Credo che non continuare sarebbe la fine del mondo occidentale come lo conosciamo. Salvini sottolinea qualcosa che è sotto gli occhi di tutti: quando imponi sanzioni a una grande economia come la Russia ovviamente fai un danno a loro per portarli a trattare sulla guerra, ma anche te stesso. Però bisogna dire che esistono valori non negoziabili. Si tratta di valori fondamentali legati alla libertà e al concetto stesso di democrazia: per questo dobbiamo continuare con le sanzioni e bisogna armare un popolo che si sta difendendo da un’aggressione. Il danno, se queste cose non si facessero, sarebbe assai maggiore per tutto il Continente: per questo noi non vogliamo alcun arretramento.

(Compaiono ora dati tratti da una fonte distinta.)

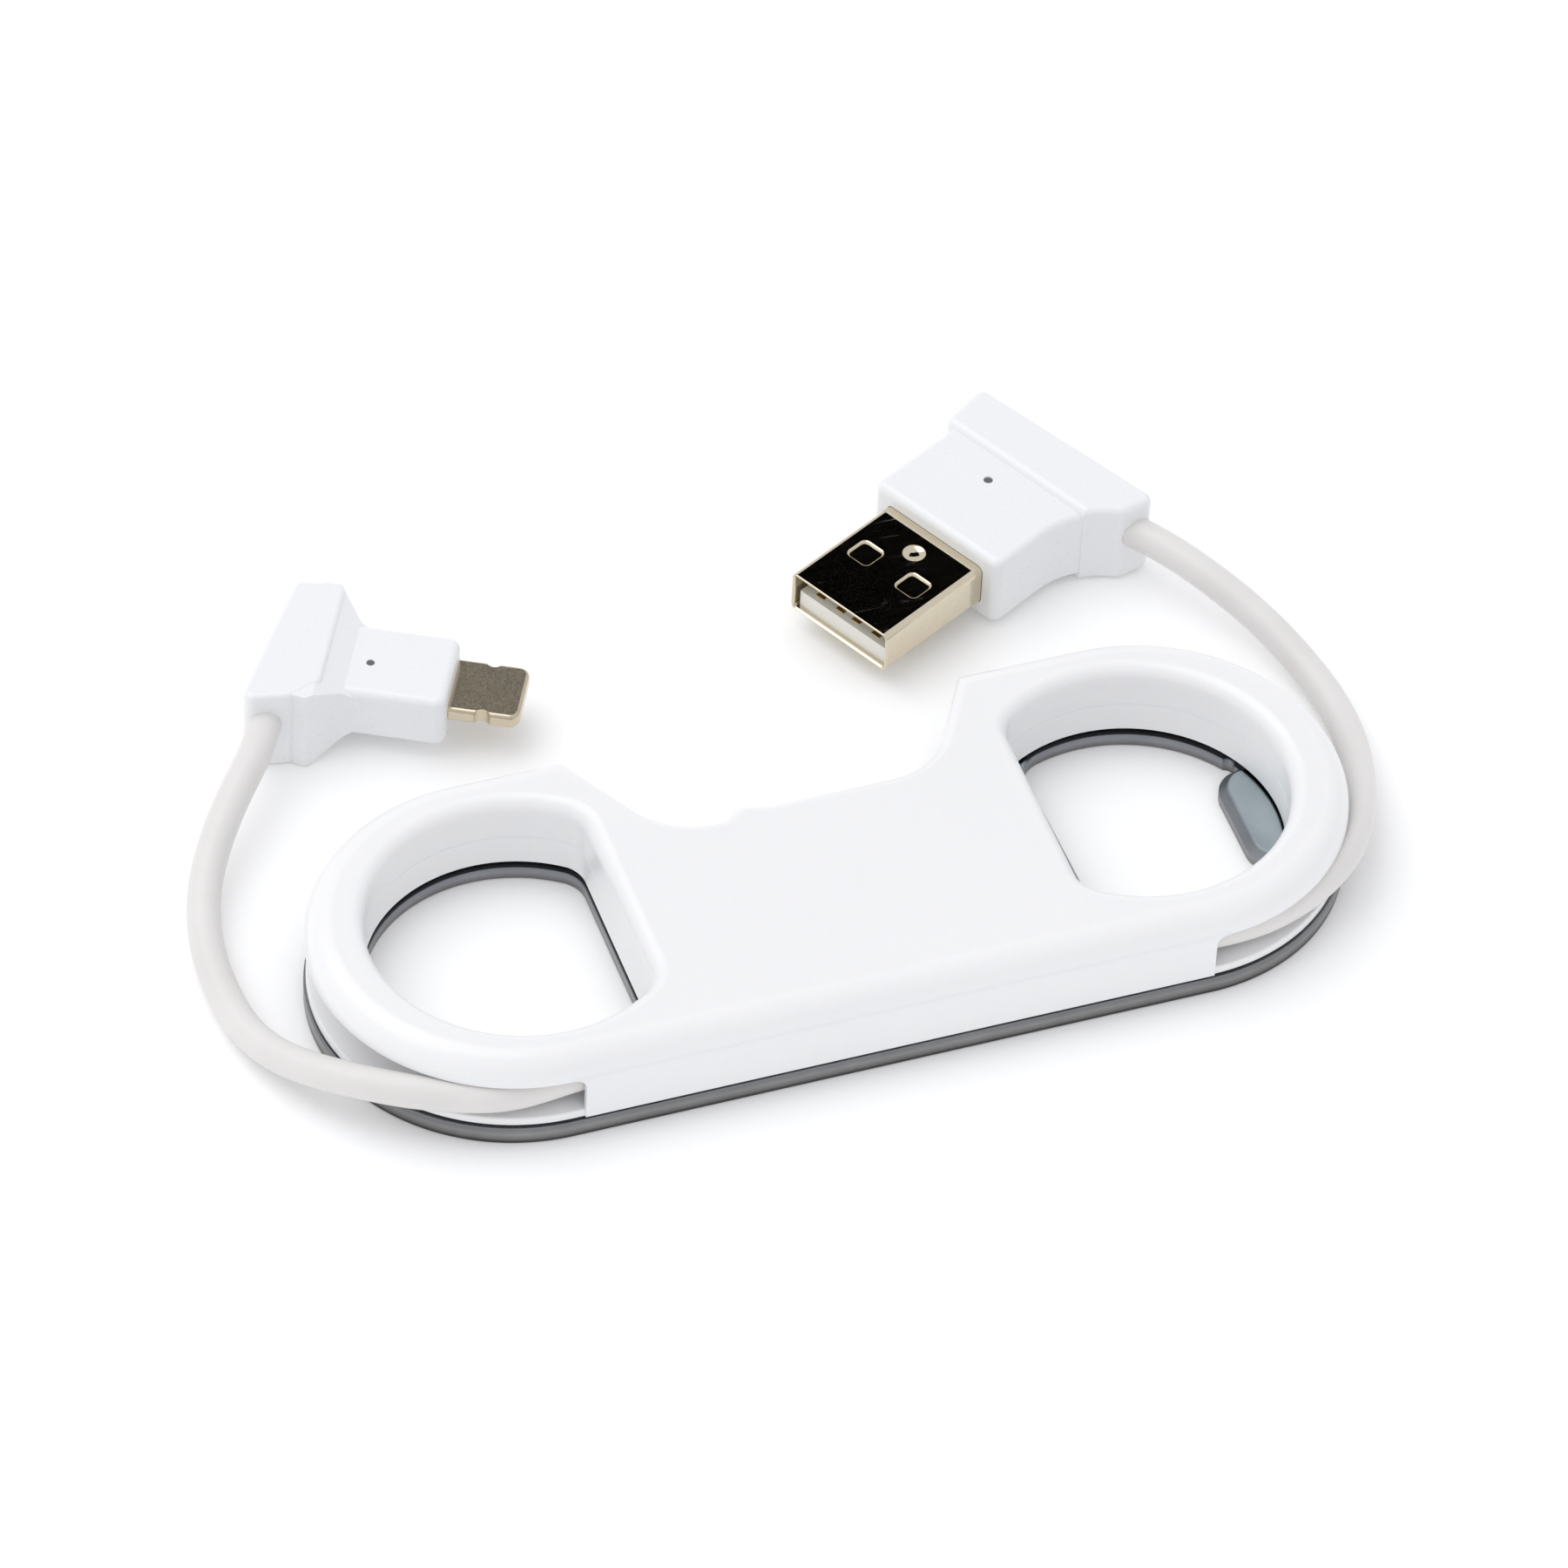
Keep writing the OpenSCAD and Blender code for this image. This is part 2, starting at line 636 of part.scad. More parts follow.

Per mesi si è parlato di una possibile alleanza tra il suo movimento (Italia al centro) e Italia Viva di Matteo Renzi o Azione di Carlo Calenda. Ora le vostre strade si sono separate definitivamente o c’è spazio per un dialogo futuro? Le ministre Gelmini e Carfagna, ora in Azione, vorrebbero collaborare con lei
In quel mondo ci sono amici e persone che vengono da storie simili alle nostre. Il programma del terzo polo non è distonico e difforme rispetto alle molte cose di buon senso che stiamo dicendo. Però ho qualche perplessità sulla collocazione e l’approccio: la politica è fatta della possibilità di incidere sulle scelte di un Paese e di concorrere per vincere. La deriva moralizzeggiante e isolazionista del terzo polo, che gioca a far perdere le elezioni a tutte e due le coalizioni e che non si vuole sporcare le mani, temo porti a un magistero morale più che politico. Insomma: ci vorrebbe un approccio moderato e pragmatico vicino al popolarismo di Don Sturzo, che agisce davvero e cambia le cose. Io però mi auguro che in futuro, passata questa sbornia identitaria, si possa dialogare con il terzo polo.